Jules Bean <jmlb2@hermes.cam.ac.uk> writes:

>
>On 31 Jan 1999, Martin Mitchell wrote:
>> 1) A m68k computer with a 60Mb debian installation. Normally I use the nfs
>> method. Apt is just not feasible, it wants to copy everything over before
>> it starts - there simply isn't space on the disk to do this. Also the
>> runtime cost of starting dpkg on m68k is very high, so dselect is often
>> much faster, rather than apt's invoking dpkg separately for many packages.
>> (I am aware apt is more correct, however in practice so many invocations
>> of dpkg are rarely necessary)
>
>Hm.  I'm pretty sure the apt with a file:/ URL doesn't copy, it installs
>straight from the remote.  Or is this not true?
>
>> 2) A local mirror, hand constructed.
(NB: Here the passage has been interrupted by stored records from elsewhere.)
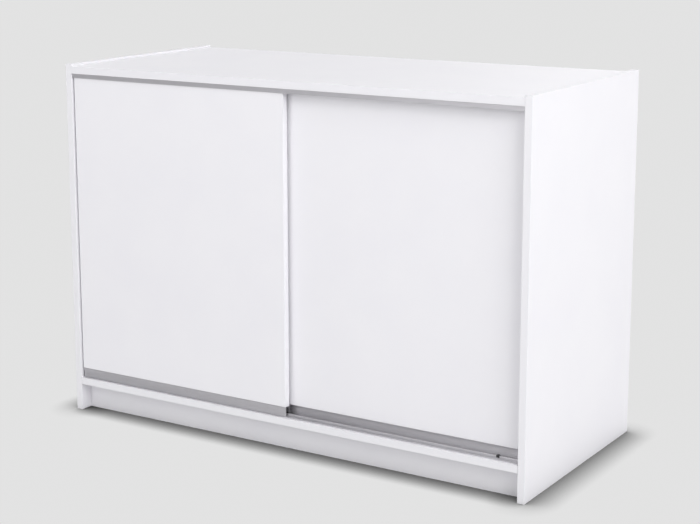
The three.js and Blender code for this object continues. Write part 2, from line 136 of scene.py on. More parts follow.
# Softboxes: direction seen from the cabinet (degrees from the front towards the right, degrees above
# the floor) and power in watts.
SOFTBOXES = {
    "softbox_front_left": (-12, 32, 92),
    "softbox_front_low": (-8, 12, 42),
    "softbox_right": (60, 35, 238),
    "softbox_right_low": (66, 12, 62),
    "softbox_side": (98, 32, 62),
    "softbox_left": (-95, 38, 200),
    "softbox_back": (180, 42, 205),
}
SOFTBOX_DISTANCE = 7.0
SOFTBOX_SIZE = (4.0, 3.4)
SOFTBOX_AIM = Vector((0, 0, 0.45))
SKY_GLOW = 0.13
HORIZON_TOP = math.sin(math.radians(24))  # height at which the pale horizon has faded to the sky


def add_camera():
    data = bpy.data.cameras.new("camera")
    data.sensor_width = 36
    data.lens = CAMERA_LENS
    data.shift_x, data.shift_y = CAMERA_SHIFT
    data.clip_end = 200
    camera = bpy.data.objects.new("camera", data)
    bpy.context.scene.collection.objects.link(camera)
    tilt = Matrix.Rotation(math.pi / 2 + CAMERA_PITCH, 4, "X")
    turn = Matrix.Rotation(CAMERA_YAW, 4, "Z")
    roll = Matrix.Rotation(CAMERA_ROLL, 4, "Z")
    camera.matrix_world = Matrix.Translation(CAMERA_PLACE) @ turn @ tilt @ roll
    bpy.context.scene.camera = camera


def add_softbox(name, turn, height, power):
    """A large area light that faces the cabinet from the given direction."""
    data = bpy.data.lights.new(name, "AREA")
    data.shape = "RECTANGLE"
    data.size, data.size_y = SOFTBOX_SIZE
    data.energy = power
    lamp = bpy.data.objects.new(name, data)
    bpy.context.scene.collection.objects.link(lamp)
    turn, height = math.radians(turn), math.radians(height)
    level = math.cos(height)
    direction = Vector((math.sin(turn) * level, -math.cos(turn) * level, math.sin(height)))
    lamp.location = SOFTBOX_AIM + SOFTBOX_DISTANCE * direction
    lamp.rotation_euler = direction.to_track_quat("Z", "Y").to_euler()


def add_world():
    """Pale surroundings: as bright as the floor at the horizon, and fading upwards to a dim sky."""
    world = bpy.data.worlds.new("studio")
    world.use_nodes = True
    tree = world.node_tree
    direction = tree.nodes.new("ShaderNodeTexCoord")
    split = tree.nodes.new("ShaderNodeSeparateXYZ")
    fade = tree.nodes.new("ShaderNodeMapRange")
    fade.interpolation_type = "SMOOTHSTEP"
    fade.inputs["From Min"].default_value = 0.0
    fade.inputs["From Max"].default_value = HORIZON_TOP
    fade.inputs["To Min"].default_value = FLOOR_GLOW
    fade.inputs["To Max"].default_value = SKY_GLOW
    background = tree.nodes["Background"]
    background.inputs["Color"].default_value = (1.0, 1.0, 1.0, 1.0)
    tree.links.new(direction.outputs["Generated"], split.inputs["Vector"])
    tree.links.new(split.outputs["Z"], fade.inputs["Value"])
    tree.links.new(fade.outputs["Result"], background.inputs["Strength"])
    bpy.context.scene.world = world


def add_studio():
    add_world()
    for name, (turn, height, power) in SOFTBOXES.items():
        add_softbox(name, turn, height, power)


def add_floor():
    bm = bmesh.new()
    bmesh.ops.create_grid(bm, x_segments=1, y_segments=1, size=FLOOR_SIZE / 2)
    mesh = bpy.data.meshes.new("floor")
    bm.to_mesh(mesh)
    bm.free()
    floor = bpy.data.objects.new("floor", mesh)
    bpy.context.scene.collection.objects.link(floor)
    mesh.materials.append(floor_material())


# ---------------------------------------------------------------- materials


def new_material(name, color, roughness, metallic=0.0, ior=1.5):
    """A material with its uniform values on the shader's own sockets. Returns it with its node tools."""
    material = bpy.data.materials.new(name)
    material.use_nodes = True
    tree = material.node_tree
    shader = tree.nodes["Principled BSDF"]
    shader.inputs["Base Color"].default_value = (*color, 1.0)
    shader.inputs["Roughness"].default_value = roughness
    shader.inputs["Metallic"].default_value = metallic
    shader.inputs["IOR"].default_value = ior
    return material, tree, shader


def object_coordinates(tree, scale=(1.0, 1.0, 1.0)):
    coordinates = tree.nodes.new("ShaderNodeTexCoord")
    mapping = tree.nodes.new("ShaderNodeMapping")
    mapping.inputs["Scale"].default_value = scale
    tree.links.new(coordinates.outputs["Object"], mapping.inputs["Vector"])
    return mapping.outputs["Vector"]


def noise(tree, vector, scale, detail=2.0, roughness=0.5):
    node = tree.nodes.new("ShaderNodeTexNoise")
    node.inputs["Scale"].default_value = scale
    node.inputs["Detail"].default_value = detail
    node.inputs["Roughness"].default_value = roughness
    tree.links.new(vector, node.inputs["Vector"])
    return node.outputs["Fac"]


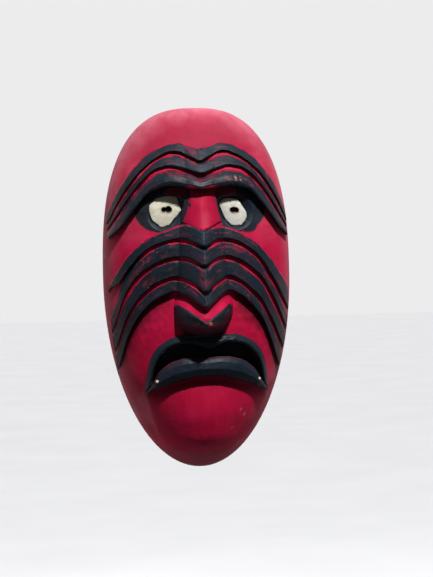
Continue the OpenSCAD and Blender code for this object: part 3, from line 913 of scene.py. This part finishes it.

No extra or useless packages in there.
>> Apt doesn't construct or handle this type of arrangement well by default.
>> The mounted method deals with this just fine.
>
>What problems does apt give?  (I assume you're running dpkg-scanpackages
>to build local packages file?)


Having to run dpkg-scanpackages manually is a bit of a pain
Dpkg-mountable asks for a local package directory and will then scan
it automatically every time.

Having to work out that you need to run the following every time you
update the local packages file

 dpkg-scanpackages . /dev/null | gzip >Packages.gz

and then add the following to your sources.list file:  

  deb file:///usr/local/debian-archive/ /

takes some working out. Answering yes to the question "generate a
package file for me" is easier.

Including the above information in the manual - if it hasn't found its
way there would be a useful start.

>
>Incidentally, I'm not claiming Martin's objections are foundless.  I'm
>interested to see what limitations apt has (and then we can request them
>as features).

One other point. It isn't immediately obvious from the web site that you can
intall directly by ftp[1] without manually downloading the packages you
need and then installing them as separate steps.

The web site links to
ftp://ftp.debian.org/debian/dists/stable/main/disks-i386/current/ch-install-methods.html
which doesn't mention installing using ftp as a possibility (and
neither do the frozen and unstable versions). Writing some notes for
this bit of the document would be useful[2] (if it is thought that apt is
ready for this sort of use).

[1]Useful in UK academia where you have a fast network connection to a
mirror site.

[2] I wish I had the time to do this.